The five-judge majority pointedly declined to address the question of appropriateness of the AEA. The dissenters were either strongly opposed to the use of AEA in this case or were at least skeptical.

The dissent written by Sotomayor directly attacked the use of the AEA. Signing Sotomayor’s dissent were Jackson, Kagan and Barrett (partial). Sotomayor wrote a detailed narrative of the affair from late March 14 on. She then severely critiqued the appropriateness of the of the AEA. Only Kagan appears to have broadly agreed with Sotomayor’s critique. But Jackson and Barrett appear to be skeptical of the use of the AEA.

 

Time line on the Abrego Garcia case through late April 6

El Salvadoran Kilmar Armando Abrego Garcia was legally residing in the United States. He crossed the border illegally in 2011 but received in 2019 a stay of removal due to immigration court finding over his application for asylum, stating likelihood that he would be persecuted by gangs in El Salvador.  An allegation by a police officer in 2019 that Abrego Garcia by virtue of tattoos was a member of the M-13 was not pursued.  He is married, with a child, and lived in the Baltimore area.

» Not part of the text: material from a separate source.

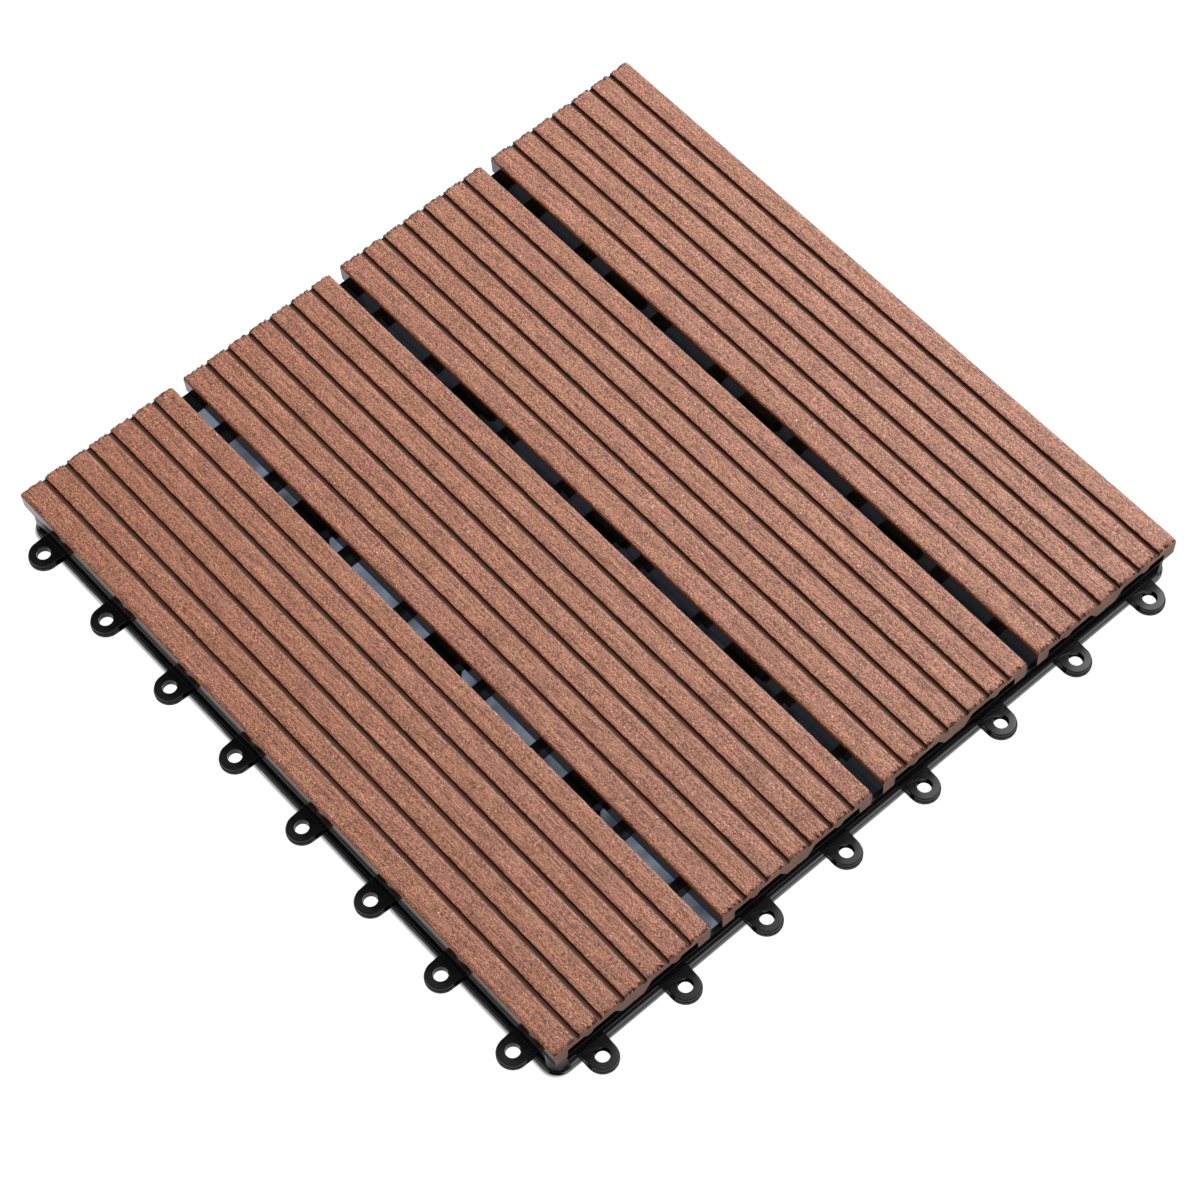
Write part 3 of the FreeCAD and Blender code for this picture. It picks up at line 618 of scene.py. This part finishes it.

On March 12, 2025 he was pulled over driving his car by ICE personnel and taken into custody, being told that his legal status in the U.S. was revoked. On March 15 he was flown with many Venezuelans to El Salvador’s CECO (Terrorism Confinement Center) prison. (A dispute over the legality of this and other March 15 flights is being addressed in D.C. District Court- James Boasberg.)

On March 24 Abrego Garcia’s spouse sued the government in U.S. District Court in Maryland (Judge Paula Xinis) to return Abrego Garcia from El Salvador. (Go here for the March 24 suit and here for The Atlantic article.)

On March 31 The government told Judge Xinis in court that Abrego Garcia’s deportation resulted from an “administrative error,” knowing before his deportation that an immigration court had approved his stay pending an asylum decision.

On April 4 Judge Xinis issued an initial ruling ordering the U.S. government to facilitate Abrego Garcia’s return from El Salvador by midnight April 7. She criticized the government’s lack of evidence for its claims and described his deportation as a “grievous error” that violated federal law. “As Defendants acknowledge, they had no legal authority to arrest him, no justification to detain him, and no grounds to send him to El Salvador – let alone deliver him into one of the most dangerous prisons in the Western Hemisphere.” (Go here.)

The Trump administration appealed in the early hours of April 5 Judge Xinis’ order and requested an emergency stay of her decision. Among its arguments, the government said that the court has no power to force the government to retrieve a person in the custody of another country and asserted that Abrego Garcia had a “prominent role” in the M-13 gang. The government was relying solely on the assertion by a police officer in 2019. (Go here.)

Later on April 5 the government removed its attorney, Erez Reuveni, from the case and put him on administrative leave, cutting him off from email contact with the DOJ, criticizing him for displaying doubts about the case and expressing frustration with the failure of the government to respond to his requests for information. (Go here.)

On April 6, Judge Xinis reaffirmed her ruling in a scathing opinion. She rejected the administration’s argument that it lacked jurisdiction or authority to secure Abrego Garcia’s return. She emphasized that his detention in CECOT was “wholly lawless” and “shocks the conscience”. (Go here).